Time may hold the clue to the traits constituting local beables within the bounds of finitude, and shortcomings involved in the renormalization of divergent behaviors of the quantum field. The renormalization process is able to parameterize time within structure independent terms, and eliminates the structure-dependent terms of the Hamiltonian: data may be deciphered at the temporal level to provide further explication of degenerate quantum behavior. It is possible to embed time within the symmetries of interactions of the different fields in existence, and I would like to explore the different scales in which time is able to operate, while also looking into how time is differently applied to perturbative and non-perturbative descriptions of the quantum field theories. Is it possible for time to be rendered unobservable when separated from the other physical properties, and time, embedded within interactions of physical qualities with finite and infinite energy fields, could contain predictive powers of new physics, and even provide explanations as to how data can be grounded.
Therefore, I would like to produce a critique of time against Whitehead’s philosophy of organism, particularly of his categoreal scheme and theory of extension found in Process and Reality because they provide useful framework for thinking about time within mathematical and physical bounds.

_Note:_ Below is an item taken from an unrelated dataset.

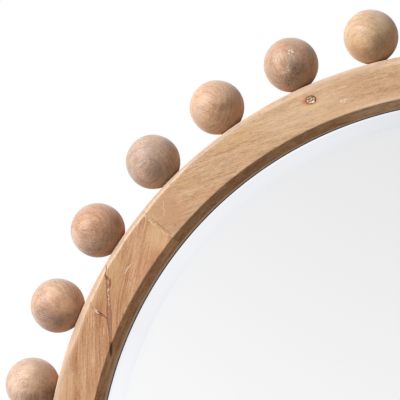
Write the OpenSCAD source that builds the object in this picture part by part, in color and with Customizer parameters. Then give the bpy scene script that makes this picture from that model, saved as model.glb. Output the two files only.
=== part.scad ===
// Round wall mirror: a built-up wooden ring with a row of turned balls pinned round its edge,
// a bevelled glass in a rebate, a cushion and a screwed backing board, two strap hangers
// with swinging rings, and four pads that hold the balls clear of the wall.
// Everything is drawn lying on its back, then stood up with its face towards -Y.

/* [Ring] */
// Outside diameter of the wooden ring
ring_d = 812.8; // [700:0.1:1000]
// Width of the flat front face
face_w = 38.1; // [36:0.1:60]
// Thickness from the front face to the back
ring_t = 36; // [34:0.5:50]
// Number of glued segments
segment_n = 8; // [4:1:10]
// Worn rounding of the front outer edge
front_edge = 3; // [1:0.25:5]
// Chamfer of the back outer edge
back_edge = 2; // [0.5:0.25:3]
// How far the sloped inner wall runs in from the face to the sight edge
wall_run = 8.8; // [6:0.1:12]
// Depth from the front face to the back of the lip
lip_depth = 18.5; // [14:0.5:20]
// Thickness of the lip at the sight edge
lip_edge = 1.5; // [1:0.25:3]
// Narrow flat along the sight edge
lip_flat = 0.9; // [0.5:0.1:2]

/* [Balls] */
// Number of balls round the ring
ball_n = 34; // [28:1:46]
// Diameter of a ball
ball_d = 50.8; // [40:0.1:55]
// How deep each ball is hollowed to sit on the ring
ball_seat = 1.6; // [0.8:0.1:3]
// Turn of the first ball from the right-hand side, in degrees
ball_turn = 8.7; // [0:0.1:10]

/* [Glass] */
// Thickness of the glass
glass_t = 5; // [4:0.5:6]
// How far the glass reaches behind the lip
glass_lap = 8.8; // [6:0.1:12]
// Width of the bevel
bevel_w = 25.4; // [15:0.1:40]
// How much thinner the bevel leaves the rim
bevel_drop = 2.2; // [1:0.1:3]

/* [Back] */
// Thickness of the backing board
board_t = 9; // [6:0.5:11]
// How far the board lies below the ring's back
board_inset = 1; // [0.5:0.25:2]
// Width of the ledge that the board is screwed to
ledge_w = 13.5; // [11:0.5:15]
// Screws through the board in each segment
segment_screw_n = 2; // [1:1:3]
// Height of the wall pads, which is the gap behind the ring
pad_h = 10; // [9:0.5:20]
// Diameter of a wall pad
pad_d = 18; // [12:0.5:20]

/* [Hangers] */
// Distance between the two hangers
hanger_gap = 406.4; // [250:0.1:480]
// Height of the ring pivots above the middle of the mirror
hanger_h = 180; // [100:1:240]
// Width of the strap
strap_w = 16; // [12:0.5:20]
// Length of the strap below its pivot
strap_l = 44; // [36:1:60]
// Thickness of the folded strap
strap_t = 2.4; // [1.8:0.1:3]
// Diameter of the ring's wire
wire_d = 4; // [3:0.1:5]
// Inside width of the ring
loop_w = 24; // [23:0.5:34]
// Inside height of the ring from its bar to the top of its bow
loop_h = 20; // [18:0.5:30]

/* [Pins and screws] */
// Diameter of the dowel that carries a ball
ball_dowel_d = 10; // [6:0.5:12]
// Length of the dowel that carries a ball
ball_dowel_l = 40; // [24:1:44]
// Diameter of the dowels between segments
joint_dowel_d = 8; // [6:0.5:9]
// Length of the dowels between segments
joint_dowel_l = 40; // [24:1:44]
// Diameter of the screws
screw_d = 3.5; // [2.5:0.1:4]
// Length of the board screws
board_screw_l = 20; // [14:0.5:26]
// Length of the hanger screws
hanger_screw_l = 10; // [6:0.5:11]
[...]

Moreover, Whitehead was perhaps thinking of the embodiment of time in the then ‘new’ physics of quantum mechanics in the quantum ‘jumps’ he discusses in Science and the Modern World, which was his way of making sense of the temporal space of microphysical events that were gradually being worked out in the parallel developments of relativity and quantum physics. I would like to demonstrate how Whitehead was onto the problems of the developing ontology of quantum theory, especially where time stands, and how his arguments resonate with the thinking of time from ordinary quantum mechanics to quantum field theory.